In 64, Capitolina married her cousin, Gaius Julius Archelaus Antiochus Epiphanes, son of King Antiochus IV of Commagene, and his sister-wife, Queen Iotapa. Capitolina bore Epiphanes one son, called Gaius Julius Antiochus Epiphanes Philopappos and one daughter, called Julia Balbilla.

Balbilus has two further namesakes the Emesene Priests of the cult of El-Gebal in Rome, Tiberius Julius Balbillus and his relative, Titus Julius Balbillus who lived in the second half of the 2nd century and the first half of the 3rd century. Like Balbilus, both were descendants of the King Antiochus I of Commagene, through Balbilus’ maternal aunt Iotapa who married into the Emesene dynasty.

==Posthumous honours==
In his later years Balbilus lived in Ephesus. Vespasian granted privileges to him and his city of Ephesus because of his proficiency as an astrologer. Balbilus died in 79, possibly in June of that year.

As Vespasian thought very highly of him, he dedicated and allowed Ephesians to institute games held in his honour. These games became a sporting festival called the Balbillean Games. This festival was held at Ephesus from 79 well into the 3rd century. An inscription in Ephesus honours Balbilus and his daughter.

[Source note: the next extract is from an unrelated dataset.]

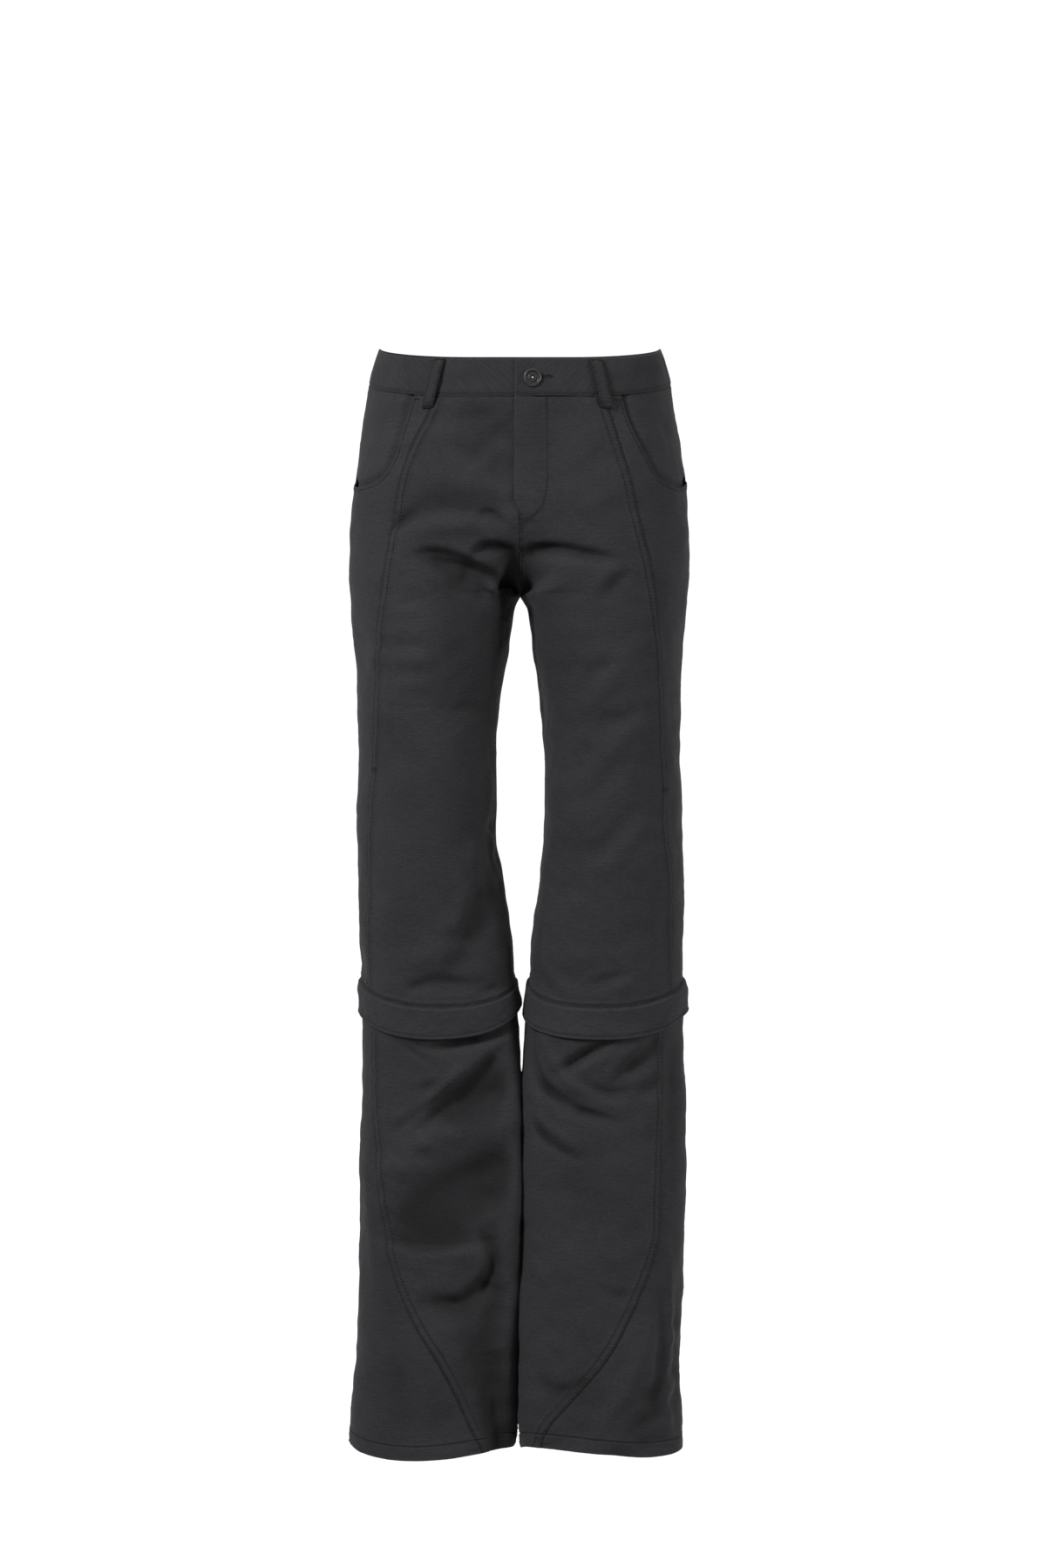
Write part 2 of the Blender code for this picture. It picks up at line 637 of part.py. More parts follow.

Balbilus was honoured by his granddaughter Julia Balbilla in two epigrams in Aeolic Greek which are dated to 130. The two epigrams are a part of four epigrams recorded which are inscribed and are preserved on the lower sections of one of the Colossi of Memnon. These are two massive stone statues built by the Egyptian Pharaoh Amenhotep III (flourished 14th century BC), to stand guard at the entrance of Amenhotep's memorial temple. Balbilla had lived in Egypt and was an escort to the Roman emperor Hadrian and his wife, Vibia Sabina when they visited the country. The inscriptions that Balbilla commissioned commemorated their visit to Egypt.

In the inscriptions on the Colossi of Memnon, Balbilla acknowledged and made reference to her royal and aristocratic descent. In the last two lines of the second epigram, she honours her family including Balbilus:

For my parents were noble, and my grandfathers,
The wise Balbillus and Antiochus the king.

The fourth and final epigram, Balbilla dedicates to her parents and grandfathers. This epigram is dedicated also to her noble and aristocratic blood. In the epigram, Balbilla mentions that Balbilus has royal lineage.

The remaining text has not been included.